My friend used to do a visual coin bend with a gimmicked coin and a switch at the end. There was always at least a little suspicion at the end on the switch, and that little suspicion ended up killing the effect. “He did something with the coin at the end,” was the feeling.
So then he started performing it this way. He would concentrate on the coin and say it was getting hot. It would begin to bend. “Fuck,” he’d say, “this hurts.” The coin would continue to bend and he’d grimace his way through it. Eventually, he’d say, “Goddammit,” and start shaking his hand in pain and the coin would go flying. After a few seconds, he would go to retrieve the coin from under the couch or behind a chair or wherever he “accidentally” tossed it, and would pull out a normal, examinable, bent coin in the process. “Don’t touch it yet, it’s still hot,” he’d say, and blow on the coin until it had (supposedly) cooled enough that he was comfortable letting them look at it.
Obviously, reaching under a couch allows for much more duplicitousness than just taking the coin from one hand to the other. But because the motivation made sense (“the coin got so hot I dropped it”) they couldn’t dismiss that completely as being part of the deception. It just makes too much sense. It’s frustratingly logical.

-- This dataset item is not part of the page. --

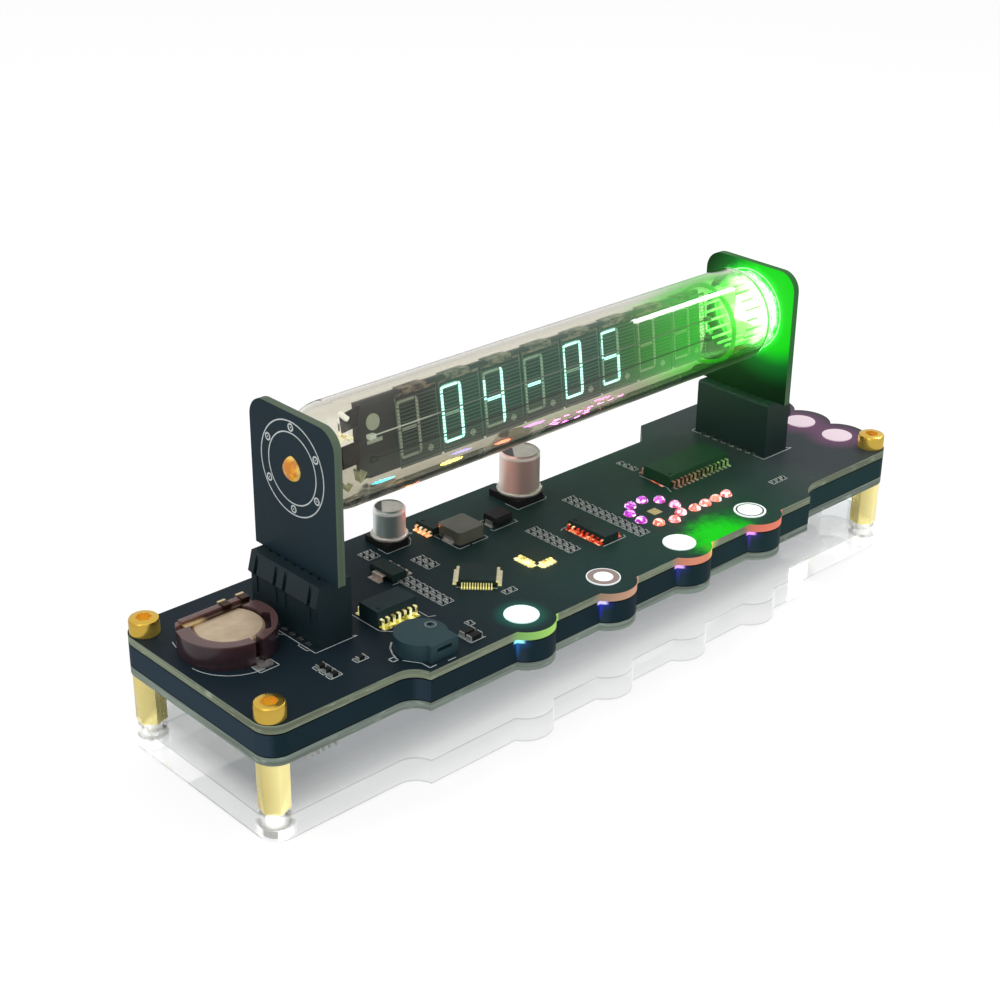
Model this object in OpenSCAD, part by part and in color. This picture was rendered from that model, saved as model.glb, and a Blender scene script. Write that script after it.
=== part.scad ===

Yes, in a perfect world you would visually bend the coin and drop it directly in their hand to look at. In a perfect world you would have them look at any picture in a document, read their mind, and slide the document directly to them for a full examination. But in the real world (the imperfect world), one of the ways to prevent them from latching onto some Easy Answer regarding what happened is to give them a frustratingly logical alternative that they just can’t quite dismiss completely.